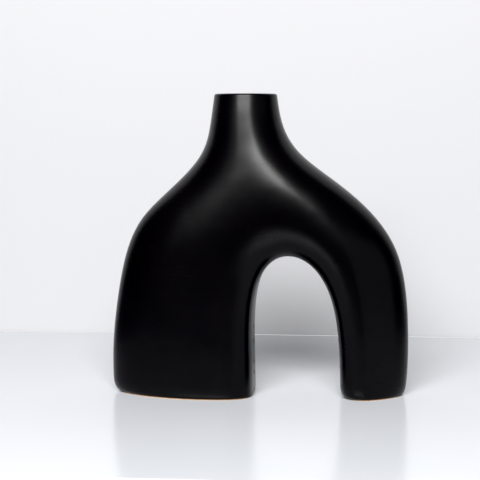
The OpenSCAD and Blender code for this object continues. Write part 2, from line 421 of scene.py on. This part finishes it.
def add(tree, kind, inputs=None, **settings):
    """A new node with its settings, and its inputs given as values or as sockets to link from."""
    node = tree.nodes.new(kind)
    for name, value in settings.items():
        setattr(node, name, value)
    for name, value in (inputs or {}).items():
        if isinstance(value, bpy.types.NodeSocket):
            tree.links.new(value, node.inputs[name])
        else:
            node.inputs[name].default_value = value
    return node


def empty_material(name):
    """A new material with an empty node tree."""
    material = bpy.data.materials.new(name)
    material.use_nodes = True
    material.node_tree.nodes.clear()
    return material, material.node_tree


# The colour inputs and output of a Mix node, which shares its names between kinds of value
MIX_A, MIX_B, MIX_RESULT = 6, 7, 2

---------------

» **Exercise aim**
From the listing above, extract every line exactly as it stands.

» **Reply**
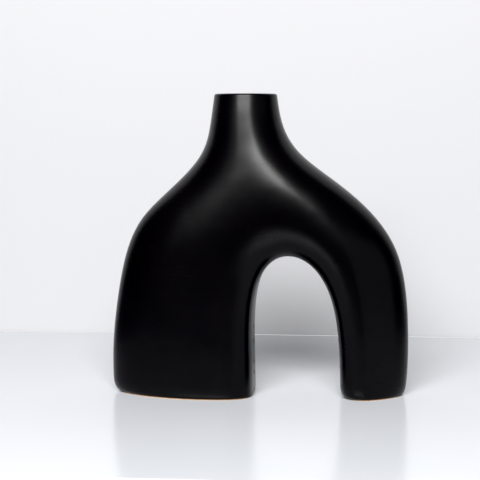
The OpenSCAD and Blender code for this object continues. Write part 2, from line 421 of scene.py on. This part finishes it.
def add(tree, kind, inputs=None, **settings):
    """A new node with its settings, and its inputs given as values or as sockets to link from."""
    node = tree.nodes.new(kind)
    for name, value in settings.items():
        setattr(node, name, value)
    for name, value in (inputs or {}).items():
        if isinstance(value, bpy.types.NodeSocket):
            tree.links.new(value, node.inputs[name])
        else:
            node.inputs[name].default_value = value
    return node


def empty_material(name):
    """A new material with an empty node tree."""
    material = bpy.data.materials.new(name)
    material.use_nodes = True
    material.node_tree.nodes.clear()
    return material, material.node_tree


# The colour inputs and output of a Mix node, which shares its names between kinds of value
MIX_A, MIX_B, MIX_RESULT = 6, 7, 2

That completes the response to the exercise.